Healthera is also underscoring the strategic role of Electronic Prescription Service (EPS) integration in driving pharmacy automation and operational scalability. Its platform promotes centralized prescription tracking, automated patient notifications, and reduced system switching as ways to cut inbound calls, lower administrative burden, and reduce manual errors.

By shifting prescription handling from reactive to predictable workflows, Healthera says pharmacies can free staff to focus more on patient-facing care, particularly at high-volume sites. As GP appointment volumes rise and Pharmacy First expands, EPS-enabled automation is presented as essential infrastructure rather than an optional upgrade for independent pharmacies.

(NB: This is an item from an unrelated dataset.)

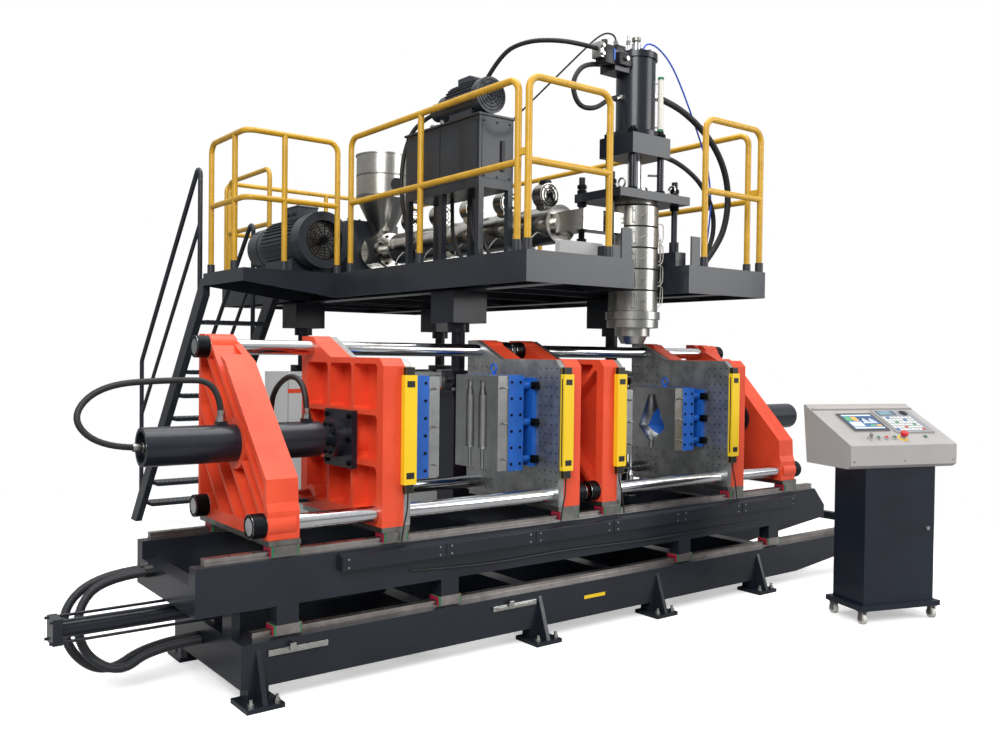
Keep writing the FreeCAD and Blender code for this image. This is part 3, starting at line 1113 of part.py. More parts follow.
frame_pieces.append(rod("ram_cap", "ram_dia + 24", "40", ("head_x", "0", f"{RAM_HIGH} - 40")))
frame_pieces.append(box("valve_block", ("head_x - 250", "head_x - 110"), ("-60", "80"),
                        (f"{RAM_HIGH} - 150", f"{RAM_HIGH} - 20")))
node("head_frame", cut("head_frame_solid", fuse("head_frame_all", frame_pieces), [
    rod("plate_bore", "ram_bore + 4", "120", ("head_x", "0", f"{PLATE_LOW} - 20")),
    rod("yoke_bore", "90.1", "yoke_high + 80", ("head_x", "0", f"{YOKE_LOW} - 20")),
    rod("ram_room", "200", "ram_long - 90", ("head_x", "0", f"{RAM_LOW} + 45")),
    rod("stem_bore", "60.1", "100", ("head_x", "0", f"{RAM_HIGH} - 60"))]))
PISTON_LOW = "(head_over + yoke_rise + yoke_high + 170 + ram_travel)"
PLUNGER_LOW = "(head_over - 99 - ram_travel)"
PLUNGER_TOP = "(head_over + 271 - ram_travel)"
node("head_ram", cut("ram_solid", fuse("ram_union", [
    rod("ram_piston", "199.9", "50", ("head_x", "0", PISTON_LOW)),
    rod("ram_rod", "90", f"{PISTON_LOW} + 1 - {PLUNGER_TOP} + 1", ("head_x", "0", f"{PLUNGER_TOP} - 1")),
    rod("ram_plunger", "ram_bore - 0.2", "370", ("head_x", "0", PLUNGER_LOW)),
    rod("ram_stem", "60", f"{RAM_HIGH} + 79 - {PISTON_LOW} - 49", ("head_x", "0", f"{PISTON_LOW} + 49"))]), [
    rod("core_bore", "36.1", f"{RAM_HIGH} + 120 - {PLUNGER_LOW} + 11",
        ("head_x", "0", f"{PLUNGER_LOW} - 11"))]))
node("die_pin", fuse("die_pin_solid", [
    rod("pin_mandrel", "36", f"{RAM_HIGH} + 100 - {DIE_LOW} - 20", ("head_x", "0", f"{DIE_LOW} + 20")),
    rod("pin_nut", "58", "22", ("head_x", "0", f"{RAM_HIGH} + 95.3")),
    cone("pin_flare", "90", "40", "60", ("head_x", "0", f"{DIE_LOW} - 4"))]))

# ---------------------------------------------------------------- electrical cabinet
node("rear_cabinet", fuse("rear_cabinet_solid", [
    box("cabinet_body", ("-850", "550"), ("1900", "2300"), ("100", "1450")),
    box("cabinet_plinth", ("-840", "540"), ("1920", "2290"), ("0", "101"))]))

# ---------------------------------------------------------------- operator desk
DESK_PLACE = FreeCAD.Placement(VECTOR(1395, -1321, 0), FreeCAD.Rotation(VECTOR(0, 0, 1), -18.8))


def desk_node(name, obj):
    """Set a piece of the operator desk down in its place beside the machine."""
    obj.Placement = DESK_PLACE
    return node(name, obj)


desk_node("desk_cabinet", fuse("desk_cabinet_solid", [
    box("desk_body", ("0", "520"), ("0", "280"), ("112", "940")),
    box("desk_base", ("-35", "555"), ("-25", "305"), ("82", "113"))]))
castors = []
for index, (x, y) in enumerate(((0, 10), (520, 10), (0, 270), (520, 270))):
    castors.append(fuse(f"castor_{index}", [
        rod(f"castor_wheel_{index}", "62", "24", (f"{x} - 12", str(y), "31"), "x"),
        box(f"castor_fork_a_{index}", (f"{x} - 20", f"{x} - 11"), (f"{y} - 14", f"{y} + 14"),
            ("25", "76")),
        box(f"castor_fork_b_{index}", (f"{x} + 11", f"{x} + 20"), (f"{y} - 14", f"{y} + 14"),
            ("25", "76")),
        box(f"castor_top_{index}", (f"{x} - 24", f"{x} + 24"), (f"{y} - 24", f"{y} + 24"),
            ("75", "82"))]))
desk_node("desk_castors", group("castor_set", castors))
desk_profile = [("-30", "960"), ("-30", "1080"), ("395", "1292"), ("408", "1305"), ("425", "1300"),
                ("385", "940"), ("0", "940")]
desk_case = [prism("desk_case_solid", "yz", "-135", "790", [desk_profile])]
SLOPE = math.atan2(212, 425)


def on_slope(along, lift):
    """Give depth and height of a spot on the desk's slope, a distance up it and off it."""
    return (-30 + along * math.cos(SLOPE) - lift * math.sin(SLOPE),
            1080 + along * math.sin(SLOPE) + lift * math.cos(SLOPE))


def panel(name, left, right, low, high, thick, sunk=-2):
    """Make a flat panel that lies on the desk's slope."""
    corners = [on_slope(low, sunk), on_slope(high, sunk), on_slope(high, thick), on_slope(low, thick)]
    return prism(name, "yz", str(left), str(right - left), [[(f"{y}", f"{z}") for y, z in corners]])


def button(name, across, along, diameter, low, high):
    """Make a round button that stands square on the desk's slope."""
    first, last = on_slope(along, low), on_slope(along, high)
    return strut(name, str(diameter), (str(across), *map(str, first)),
                 (str(across), *map(str, last)))


desk_case += [panel("touch_screen", 5, 270, 160, 365, 8), panel("keypad", 300, 590, 130, 400, 12),
              panel("desk_rim", -125, 645, 425, 440, 10)]
BUTTON_LINE = 75
for index, across in enumerate((115, 175, 235)):
    desk_case.append(button(f"push_button_{index}", across, BUTTON_LINE, 24, -5, 14))
desk_case.append(button("stop_socket", 300, BUTTON_LINE, 34, -5, 16))
desk_case.append(button("key_socket", 55, BUTTON_LINE, 28, -5, 14))
desk_holes = [button("stop_hole", 300, BUTTON_LINE, 16.2, -60, 40),
              button("key_hole", 55, BUTTON_LINE, 12.2, -40, 40)]
desk_node("desk_case", cut("desk_case_all", fuse("desk_case_union", desk_case), desk_holes))
desk_node("stop_button", fuse("stop_button_solid", [
    button("stop_stem", 300, BUTTON_LINE, 16, -45, 30),
    button("stop_cap", 300, BUTTON_LINE, 46, 26, 44)]))
desk_node("key_switch", fuse("key_switch_solid", [
    button("key_core", 55, BUTTON_LINE, 12, -25, 16),
    panel("key_bow", 52, 58, BUTTON_LINE - 14, BUTTON_LINE + 14, 40, 15)]))


def hose(name, points, diameter, limp=False):
    """Make a hose of straight runs with tangent arcs between them, and check its volume."""
    spots = [VECTOR(*[number(value) for value in point]) for point in points]
    lengths = [a.distanceToPoint(b) for a, b in zip(spots, spots[1:])]
    edges = []
    start = spots[0]
    for index in range(1, len(spots) - 1):
        before = (spots[index - 1] - spots[index]).normalize()
        after = (spots[index + 1] - spots[index]).normalize()
        turn = math.pi - before.getAngle(after)
        shorter = min(lengths[index - 1], lengths[index])
        back = 0.45 * shorter
        radius = back / math.tan(turn / 2)
        print(f"{name} bend {index}: turn {math.degrees(turn):.0f}, radius {radius:.0f}")
        if radius < (3 if limp else 5) * diameter:
            print(f"{name} bend {index} is tight")
        leave = spots[index] + before * back
        meet = spots[index] + after * back
        across = (before + after).normalize()
        centre = spots[index] + across * (radius / math.cos(turn / 2))
        edges.append(Part.LineSegment(start, leave).toShape())
        edges.append(Part.Arc(leave, centre - across * radius, meet).toShape())
        start = meet
    edges.append(Part.LineSegment(start, spots[-1]).toShape())
    path = Part.Wire(edges)
    ring = Part.Wire(Part.Circle(spots[0], spots[1] - spots[0], diameter / 2).toShape())
    solid = path.makePipeShell([ring], True, False, 1)
    wanted = path.Length * math.pi * diameter ** 2 / 4
    print(f"{name}: length {path.Length:.0f}, volume {solid.Volume / wanted:.4f} of section x length")
    obj = DOC.addObject("Part::Feature", name)
    obj.Shape = solid
    return obj


# ---------------------------------------------------------------- hoses
node("left_hoses", group("left_hose_set", [
    fuse("end_hose", [
        hose("end_hose_run", [("30 - clamp_far", "0", "axis_z"), ("-2620", "0", "axis_z"),
                              ("-2760", "30", "1290"), ("-2620", "60", "1440"),
                              ("-2300", "45", "1460"), ("-2075", "0", "1455"),
                              ("-2075", "0", "axis_z + clamp_dia / 2 + 16")], 30, True),
        rod("end_fitting", "44", "60", ("30 - clamp_far - 60", "0", "axis_z"), "x"),
        rod("top_fitting", "40", "50", ("-2075", "0", "axis_z + clamp_dia / 2 + 16"))]),
    fuse("near_hose", [
        hose("near_hose_run", [("-clamp_near - 65", "0", "axis_z + clamp_dia / 2 + 16"),
                               ("-clamp_near - 65", "0", "1410"), ("-1640", "140", "1490"),
                               ("-1640", "360", "1400"), ("-1630", "430", "1270"),
                               ("-1630", "430", "1040"), ("-end_near", "430", "1040")], 30, True),
        rod("plate_fitting", "40", "30", ("-end_near", "430", "1040"), "x"),
        rod("near_fitting", "40", "50", ("-clamp_near - 65", "0",
                                         "axis_z + clamp_dia / 2 + 16"))])]))
conduits = []
for index, (y, spread) in enumerate(((170, 0), (245, 45))):
    conduits.append(hose(f"conduit_{index}", [
        ("-car_half_long", str(y), "530"), ("-2570", str(y), "530"),
        (f"{-2700 - spread}", str(y - 20), "400"), (f"{-2680 - spread}", str(y - 60), "200"),
        (f"{-2520 - spread}", str(y - 95), f"{90 - spread / 3}"),
        ("-2380", str(y - 110), "190"), ("-base_left", str(y - 110), "190")], 44, True))
node("carriage_conduits", group("conduit_set", conduits))


def finish(limit):
    """Check every object, write each node and print its size."""
    os.makedirs("parts", exist_ok=True)
    DOC.recompute()
    for obj in DOC.Objects:
        if "Invalid" in obj.State or "Error" in obj.State:
            raise RuntimeError(f"{obj.Name} is {obj.State}")
    if len(NODES) > limit:
        raise RuntimeError("too many nodes")
    whole = FreeCAD.BoundBox()
    for name, obj in NODES.items():
        shape = obj.Shape
        if shape.isNull() or not shape.isValid():
            raise RuntimeError(f"{name} has no valid shape")
        shape.exportStep(f"parts/{name}.step")
        whole.add(shape.BoundBox)
        print(f"{name}: {len(shape.Solids)} solids, {shape.Volume / 1e6:.1f} litres")
    print(f"{len(NODES)} nodes, whole box {whole}")


finish(60)
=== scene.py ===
"""Two-station shuttle blow moulding machine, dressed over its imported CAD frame."""

import logging
import math
from dataclasses import dataclass
from enum import Enum
from typing import Iterable, Sequence

import bmesh
import bpy
from mathutils import Matrix, Vector


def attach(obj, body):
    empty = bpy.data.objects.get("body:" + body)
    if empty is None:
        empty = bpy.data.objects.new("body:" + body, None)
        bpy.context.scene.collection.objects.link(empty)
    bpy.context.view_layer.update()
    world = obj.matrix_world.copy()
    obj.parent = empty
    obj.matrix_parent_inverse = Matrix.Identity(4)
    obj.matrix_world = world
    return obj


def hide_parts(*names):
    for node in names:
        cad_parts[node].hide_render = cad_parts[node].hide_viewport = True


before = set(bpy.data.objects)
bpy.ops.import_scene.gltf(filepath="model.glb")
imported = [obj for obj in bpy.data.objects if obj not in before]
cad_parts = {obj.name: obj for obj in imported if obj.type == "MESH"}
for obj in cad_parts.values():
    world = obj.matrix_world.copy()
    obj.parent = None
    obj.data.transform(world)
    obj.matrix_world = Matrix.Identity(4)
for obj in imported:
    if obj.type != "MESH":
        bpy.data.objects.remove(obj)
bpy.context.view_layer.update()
LOG = logging.getLogger("blow_moulder")
CENTRE = Vector((-0.284, -1.582, 0.0))
NOWHERE = Vector((0.0, 0.0, 0.0))
TURN = math.tau
BACK, FRONT, UP = (0, 1, 0), (0, -1, 0), (0, 0, 1)
EDGES = (-1, 1)
RAIL_Y = 0.375
DECK_TOP = 2.2055
SHARP_ANGLE = math.radians(32)
Point = Sequence[float]
Tree, Node, Socket = bpy.types.NodeTree, bpy.types.Node, bpy.types.NodeSocket


class Axis(Enum):
    """The directions a round piece can point in."""

    X = Matrix.Rotation(math.pi / 2, 4, "Y")
    Y = Matrix.Rotation(-math.pi / 2, 4, "X")
    Z = Matrix.Identity(4)


class Side(Enum):
    """The two clamp stations, with the sign of their X."""

    LEFT = -1
    RIGHT = 1


def linear(code: str) -> tuple[float, float, float, float]:
    """Turn an sRGB hex colour into linear values.

    Args:
        code: six hex digits.

    Returns:
        Red, green, blue and alpha as the shader wants them.
    """
    parts = [int(code[i:i + 2], 16) / 255 for i in (0, 2, 4)]
    return (*(c / 12.92 if c <= 0.04045 else ((c + 0.055) / 1.055) ** 2.4 for c in parts), 1.0)


def polar(radius: float, angle: float) -> tuple[float, float]:
    """Give the two coordinates of a point on a circle."""
    return radius * math.cos(angle), radius * math.sin(angle)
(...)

From an investor perspective, the week’s messaging consolidates Healthera’s value proposition around two core themes: capturing digital referrals generated by NHS pathways and improving back-end efficiency for community pharmacies. If digital booking and EPS-integrated workflows continue to gain traction, platforms like Healthera could benefit from sustained demand, though outcomes will hinge on competition, policy developments, and pharmacy adoption rates.

Overall, recent communications reinforce Healthera’s positioning at the intersection of digital access and pharmacy workflow automation, highlighting both growth potential and the execution risk involved in turning structural healthcare shifts into durable software uptake.